George made my life in the Army an exciting trip through the world of Counterintelligence. He spotted & recruited me, then made sure I got the training and opportunities necessary to make me into an agent. I was privileged to work several missions with him. As one of very few women in units mostly made up of Vietnam War veterans, it was tough going at first, but gentlemen like Col. O'Connor, First Sergeant Eddie Scroggins and CW4 Artie Gibford made sure I got equal opportunities and they cut me no slack on performance. I loved them all dearly – even more when we were called to war during Desert Storm and I was one scared puppy. Okay, we were a litter of scared puppies.


I wish I could tell you all the funny stories of the things we did. I nearly laughed out loud at the funeral when LTC Glenn Miller leaned over and told me about the time they ran a convoy to the Madonna Inn. I told him about the time George "decorated" a few of us after a mission no one could talk about. He knew we were disappointed that no one could talk about a rather nice thing we had done (we were the Good Guys, after all) so he wrote up notional citations under the nom de plume "Col. Murphy" – I still have mine, neatly framed, citing us in the most incredible and very funny terms for something never mentioned.
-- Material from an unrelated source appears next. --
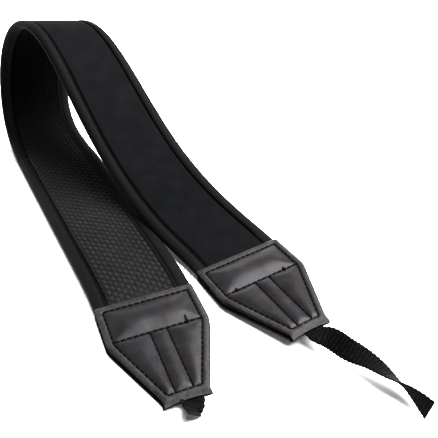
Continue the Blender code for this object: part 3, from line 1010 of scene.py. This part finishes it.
def sewn_height(along, across):
    """Height of the leather before it is stuffed: down at its stitches, its margin rolled over."""
    to_side = to_side_seam(along, across)
    between = np.minimum(to_side, np.minimum(along - TOP_STITCH, END_STITCH - along)) > -ON_SEAM
    stitched = between & (to_seams(along, across) < ON_SEAM)
    level = rim_height(along) - np.where(stitched, STITCH_SINK, 0)
    out = np.maximum(-to_side, np.maximum(TOP_STITCH - along, along - END_STITCH))
    roll = np.clip(out / SIDE_INSET, 0, 1.35)
    rolled = MARGIN_ROLL * (np.sin(math.pi * roll**0.8) - 0.9 * roll**4)
    slant, counter_slant = along * 0.9 + across * 0.35, across * 0.7 - along * 0.22
    level += np.where(out > ON_SEAM, rolled, 0)
    level += np.where(out > ON_SEAM, MARGIN_RIPPLE * np.sin(slant) * np.sin(counter_slant), 0)
    return level


def stuff(front, along, across):
    """Blows the sewn leather up between its seams, and returns how far it rose, in mm."""
    level = sewn_height(along, across)
    set_places(front, np.column_stack([across, -along, level]) * MM * CLOTH_SCALE)
    sewn = front.vertex_groups.new(name="sewn")
    sewn.add(np.flatnonzero(to_seams(along, across) < ON_SEAM).tolist(), 1.0, "REPLACE")
    activate(front)
    cloth = front.modifiers.new("stuffing", "CLOTH")
    leather_sheet = cloth.settings
    leather_sheet.quality = 6
    leather_sheet.mass = 0.05
    leather_sheet.vertex_group_mass = "sewn"
    leather_sheet.tension_stiffness = leather_sheet.compression_stiffness = 40
    leather_sheet.shear_stiffness = 16
    leather_sheet.bending_stiffness = 0.5
    leather_sheet.use_pressure = True
    leather_sheet.uniform_pressure_force = 100
    leather_sheet.shrink_min = leather_sheet.shrink_max = -0.007
    leather_sheet.effector_weights.gravity = 0
    cloth.collision_settings.use_collision = False
    cloth.point_cache.frame_start, cloth.point_cache.frame_end = 1, CLOTH_FRAMES
    for number in range(1, CLOTH_FRAMES + 1):
        bpy.context.scene.frame_set(number)
    bpy.ops.object.modifier_apply(modifier=cloth.name)
    front.vertex_groups.clear()
    bpy.context.scene.frame_set(1)
    places = places_of(front) / CLOTH_SCALE
    places[:, 2] = np.minimum(places[:, 2], (level + MOST_SWELL) * MM)
    set_places(front, places)
    return (places[:, 2] / MM - level).max()


def close_below(sheet):
    """Extrudes an open sheet down into a closed body, and returns the body's lower points."""
    pick_all(sheet)
    bpy.ops.mesh.extrude_region_move(TRANSFORM_OT_translate={"value": (0, 0, -DROP)})
    face_outwards(sheet)
    return places_of(sheet)[:, 2] < -DROP / 4


def add_front_leather(pose):
    front, along, across, half = add_outline_grid(f"{pose.name}_front_leather")
    rise = stuff(front, along, across)
    places = places_of(front)
    places[:, 1] += end_hollow(along, across / half) * MM
    set_places(front, places)
    to_end_seams = np.minimum(along - TOP_STITCH, END_STITCH - along)
    to_edge_seam = np.minimum(to_side_seam(along, across), to_end_seams)
    on_seam = (to_seams(along, across) < ON_SEAM) & (to_edge_seam > -ON_SEAM)
    keep_as(front, "margin", np.clip(-to_edge_seam / MARGIN_FADE, 0, 1))
    # Points on a seam get painted shade in the leather's finish.
    keep_as(front, "painted_groove_shade", on_seam)
    apply_modifier(front, "SUBSURF", levels=1, render_levels=1, boundary_smooth="PRESERVE_CORNERS")
    lower = close_below(front)
    places = places_of(front)
    places[lower, 2] = (rim_height(-places[lower, 1] / MM) - LEATHER) * MM
    set_places(front, places)
    round_rim(front)
    lay_on_tab(front, pose)
    print(pose.name, "leather rose", round(rise, 2), "mm between its seams")
    return front


def round_rim(piece):
    """Rounds the sharp edges round a leather."""
    pick(piece, "EDGE", lambda middles, ways: np.zeros(len(middles)))
    bpy.ops.mesh.edges_select_sharp(sharpness=math.radians(60))
    bpy.ops.mesh.bevel(
        offset=RIM_ROUNDING, segments=2, affect="EDGES", loop_slide=False, clamp_overlap=True
    )
    bpy.ops.object.mode_set(mode="OBJECT")


def mark_cut_edge(piece, pose):
    """Gives the side walls of a leather the second finish."""
    up = tab_place(pose).col[2].xyz.normalized()
    for face in piece.data.polygons:
        face.material_index = int(abs(face.normal.dot(up)) < WALL_LEAN)


for pose in TABS:
    front = add_front_leather(pose)
    fit(front, (tab_leather, cut_edge), [f"{pose.name}_tab_front"], smooth=50)
    mark_cut_edge(front, pose)

# %% [markdown]
# ## The back leather and the filling
# From the side a tab is a stack: the front leather, a black filling that is cut a little
# smaller, and the back leather, which stands out a little. The filling is left out where the
# band's end and the webbing go in. Both are slabs over the same outline.

# %% The back leather
BACK_LEATHER = 1.3


def outline_slab(name, pose, inset, start, end, low, high):
    """A closed slab over the tab's outline, from one height function to another."""
    slab, along, across, half = add_outline_grid(name, rows=ROWS // 2)
    share = (along - OUTLINE[0].along) / (OUTLINE[-1].along - OUTLINE[0].along)
    along = start + (end - start) * share
    back = end_hollow(along, across / half) - along
    across = across / half * (half_width(along) - inset)
    set_places(slab, np.column_stack([across, back, np.zeros(len(along))]) * MM)
    lower = close_below(slab)
    places = places_of(slab)
    along, across = -places[:, 1] / MM, places[:, 0] / MM
    places[:, 2] = np.where(lower, low(along, across), high(along, across)) * MM
    set_places(slab, places)
    lay_on_tab(slab, pose)
    return slab


def add_back_leather(pose):
    back = outline_slab(
        f"{pose.name}_back_leather", pose, -BACK_PROUD, OUTLINE[0].along - BACK_PROUD,
        OUTLINE[-1].along - BACK_SHORT, low=lambda along, across: 0 * along,
        high=lambda along, across: 0 * along + BACK_LEATHER,
    )
    fit(back, (backing_leather, cut_edge), [f"{pose.name}_tab_back"])
    mark_cut_edge(back, pose)


# %% The filling
WEBBING_ASIDE, SLOT_START, SLOT_HALF, SLOT_TOP = 1.4, 43.0, 6.3, 2.65
FILLING_INSET, FILLING_START, FILLING_SHORT = 0.6, 13.2, 1.8
THINNEST, GLUE = 0.1, 0.02


def add_filling(pose):
    def low(along, across):
        over_webbing = (along > SLOT_START) & (np.abs(across - WEBBING_ASIDE) < SLOT_HALF)
        return np.where(over_webbing, SLOT_TOP, BACK_LEATHER + GLUE)

    def high(along, across):
        return np.maximum(rim_height(along) - LEATHER - GLUE, low(along, across) + THINNEST)

    filling = outline_slab(
        f"{pose.name}_filling", pose, FILLING_INSET, FILLING_START,
        OUTLINE[-1].along - FILLING_SHORT, low, high,
    )
    fit(filling, backing_leather, [f"{pose.name}_tab_back"])


for pose in TABS:
    add_back_leather(pose)
    add_filling(pose)

# %% [markdown]
# ## The stitches of the tabs
# The seams are straight lines with a black stitch every 3 mm. The same kind of stitch as on the
# band is made once for each tab, copied to its places along every line, and the copies are
# joined. The seams between the channels have a finer thread, with hardly a gap between its
# stitches. Where the thread of the cross seam ends, it is tied in a small knot.

# %% The lines of the seams
SHOULDER = 26.3
SeamLine = namedtuple("SeamLine", "name points")


def seam_lines():
    """Each seam of a tab as points (across, along) in mm, where it turns."""
    turns = [(to_side_seam(along, 0), along) for along in (TOP_STITCH, SHOULDER, END_STITCH)]
    left_turns = [(-side, along) for side, along in turns]
    round_the_edge = [left_turns[0], *turns, *left_turns[::-1]]
    cross = to_side_seam(CROSS_STITCH, 0)
    lines = [
        SeamLine("edge", round_the_edge),
        SeamLine("cross", [(-cross, CROSS_STITCH), (cross, CROSS_STITCH)]),
    ]
    for across in (-CHANNEL_STITCH, CHANNEL_STITCH):
        lines.append(SeamLine("channel", [(across, CROSS_STITCH), (across, END_STITCH)]))
    return lines


TAB_STITCH_STEP = 3.1
TAB_STITCH_LENGTH, TAB_THREAD = 2.5 * MM, 0.9 * MM
TAB_STITCH_SINK = 0.02
CHANNEL_THREAD = Matrix.Diagonal((0.6, 1.12, 0.75, 1))
Knot = namedtuple("Knot", "across tail")
KNOTS = {"left": (Knot(14.6, 2.6),), "right": (Knot(-15.5, 0.5), Knot(14.1, 0.5))}
KNOT_SIZE = (2.1 * MM, 1.8 * MM, 1.3 * MM)
KNOT_LIFT = 0.3
TailStep = namedtuple("TailStep", "share rise")
TAIL = (TailStep(0.25, 0.125), TailStep(0.35, 0.15), TailStep(0.4, 0.05))
THINNER = (0.9, 0.4, 0.9)


def tail_root(_, normals):
    """The faces of a knot that look back along the tab and a little up."""
    return (normals[:, 1] > 0.8) & (normals[:, 2] > 0) & (normals[:, 2] < 0.6)


def add_knot(name, knot):
    """A knot on the cross seam: a squashed ball of thread with its cut end lying back from it."""
    place = Vector((knot.across, -CROSS_STITCH, rim_height(CROSS_STITCH) + KNOT_LIFT)) * MM
    ball = add_primitive("uv_sphere", name, KNOT_SIZE, place, segments=12, ring_count=8, radius=0.5)
    pick(ball, "FACE", tail_root)
    for share, rise in TAIL:
        step = {"value": (0, knot.tail * share * MM, knot.tail * rise * MM)}
        bpy.ops.mesh.extrude_region_move(TRANSFORM_OT_translate=step)
        bpy.ops.transform.resize(value=THINNER)
    face_outwards(ball)
    return ball


def add_tab_stitches(pose):
    first = add_stitch(f"{pose.name}_tab_stitches", TAB_STITCH_LENGTH, TAB_THREAD, 0.0)
    copies = []
    for line in seam_lines():
        for start, end in zip(line.points, line.points[1:]):
            start, end = np.array(start), np.array(end)
            number = max(1, round(np.linalg.norm(end - start) / TAB_STITCH_STEP))
            turn = Matrix.Rotation(math.atan2(-(end - start)[0], -(end - start)[1]), 4, "Z")
            size = CHANNEL_THREAD if line.name == "channel" else Matrix.Identity(4)
            for i in range(number):
                across, along = start + (end - start) * (i + 0.5) / number
                copy = first.copy()
                copy.data = first.data.copy()
                bpy.context.scene.collection.objects.link(copy)
                place = Vector((across, -along, rim_height(along) - TAB_STITCH_SINK)) * MM
                copy.data.transform(Matrix.Translation(place) @ turn @ size)
                copies.append(copy)
    bpy.data.objects.remove(first)
    knots = [add_knot(f"{pose.name}_knot", knot) for knot in KNOTS[pose.name]]
    stitches = join(copies + knots, f"{pose.name}_tab_stitches")
    lay_on_tab(stitches, pose)
    fit(stitches, thread_black, [f"{pose.name}_tab_front"])
    print(len(copies), "stitches on the", pose.name, "tab")


for pose in TABS:
    add_tab_stitches(pose)

# %% [markdown]
# ## The webbing ends
# The webbing is a stiff flat strap, 11 mm wide. Its weft stands out in crosswise ribs, and each
# rib makes a small scallop at the edges. One rib is made from a ring of points that is extruded
# along, an Array modifier repeats it, and the strip is then laid on its own line, which turns
# about itself on the way. It is modelled directly, as webbing keeps its flat section.

# %% The folds of the webbing
Fold = namedtuple("Fold", "x y z roll")
WEBBING_HELD = {"left": (46.0, 60.0, 64.5, 67.6), "right": (46.0, 60.0, 64.5, 67.6, 69.6)}
WEBBING_SEAT = 1.9
WEBBING_WIDTH, WEBBING_THICKNESS = 11 * MM, 1.2 * MM
POINTS_ALONG_WEBBING = 200
FOLDS = {
    "left": (Fold(-11.6, -142.5, 4.7, -39), Fold(-9.8, -146.1, 4.8, -50)),
    "right": (
        Fold(50.1, -104.2, 7.2, 18),
        Fold(58.6, -111.3, 6.9, 30),
        Fold(67.3, -118.3, 6.8, -1),
        Fold(74.8, -126.7, 6.5, -29),
        Fold(81.7, -135.5, 6.6, -72),
        Fold(87.4, -145.1, 6.3, -105),
    ),
}


def webbing_line(pose):
    held = [Vector((WEBBING_ASIDE, -along, WEBBING_SEAT)) * MM for along in WEBBING_HELD[pose.name]]
    rows = [(*(tab_place(pose) @ each / MM), pose.roll) for each in held]
    rows += [(*table_place(fold.x, fold.y, fold.z), fold.roll) for fold in FOLDS[pose.name]]
    rows = np.array(rows)
    knots = chord_lengths(rows[:, :3])
    at = np.linspace(0, knots[-1], POINTS_ALONG_WEBBING)
    fine = natural_spline(knots, rows, at)
    along = unit(np.gradient(fine[:, :3], at, axis=0))
    level = unit(np.cross((0.0, 0.0, 1.0), along))
    upright = np.cross(along, level)
    roll = np.radians(fine[:, 3])[:, None]
    return Line(fine[:, :3] * MM, level * np.cos(roll) + upright * np.sin(roll))


# %% Making a webbing end
WEFT_STEP, WEFT_ROWS = 1.9 * MM, 6
SCALLOP, WEFT_LIFT = 0.4 * MM, 0.26 * MM
WEBBING_COLUMNS = np.linspace(-1, 1, 13)
SQUARENESS, RIB_POWER, SCALLOP_POWER = 10, 0.7, 6


def add_webbing(pose):
    line = webbing_line(pose)
    side, half = WEBBING_WIDTH / 2 - SCALLOP, WEBBING_THICKNESS / 2 - WEFT_LIFT
    upper = np.sqrt(1 - np.abs(WEBBING_COLUMNS) ** SQUARENESS)
    upper = np.column_stack([side * WEBBING_COLUMNS, half * upper])
    section = np.concatenate([upper, upper[-2:0:-1] * (1, -1)])
    piece = add_stretch(f"{pose.name}_webbing_end", section, WEFT_STEP, WEFT_ROWS)
    places = places_of(piece)
    rib = np.abs(np.sin(math.pi * places[:, 1] / WEFT_STEP)) ** RIB_POWER
    to_edge = (np.abs(places[:, 0]) / side) ** SCALLOP_POWER
    places[:, 0] += np.sign(places[:, 0]) * SCALLOP * rib * to_edge
    places[:, 2] += WEFT_LIFT * rib * places[:, 2] / half
    set_places(piece, places)
    keep_as(piece, "ridge", rib)
    repeat_stretch(piece, WEFT_STEP, round(line.length / WEFT_STEP), line.length)
    line.lay(piece)
    fit(piece, webbing_yarn, [f"{pose.name}_webbing"])
    print(pose.name, "webbing is", round(line.length / MM), "mm long in all")


for pose in TABS:
    add_webbing(pose)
There's not enough space here to outline his remarkable life – he was commissioned before I was born – but he was a real gentleman – and a real hero. He made me proud to serve. Good bye, George. A grateful nation will miss you, but no one more than I.


THREE BEAUTIFUL THINGS


Terry O'Connor, George's son – remembering the good times.







The flowers, of course.







And the way real art – like time – can heal.


Be careful out there.

7 comments:

John Clifford said...

A lovely post. Please keep them up. I'm sure that there are more than just me reading. Some posts are great but don't really require comments. But ssy something someone DOESN'T like and you get comments galore.

Kate Thornton said...

Yes, John, that's so true!
I try to update monthly, but get behind - life sometimes overtakes my best intentions when it comes to updating the blog. I am glad you enjoy it!

Unknown said...

Kate,

I love the way you write. I will add you to the blogs that I read. Good luck with the painting. I look forward to seeing the finihed art in January.

You know I enjoy reading anything that you write. I will send your blog to all the Home Tour Team.

Kathleen

Kate Thornton said...

Thank you, Kathleen - I appreciate your time & comments and I am delighted you enjoy it.

Clare said...

What a wonderful tribute. Thank you for sharing it.

Kate Thornton said...

Clare, I am honored by your visit - you were my original inspiration to find and include Three Beautiful Things in every blog post I write. Thank you for opening my eyes to the small - but important - beauties in life.

Anonymous said...

I love the way you write. I will add you to the blogs that I read. Good luck with the painting. I look forward to seeing the finihed art in January.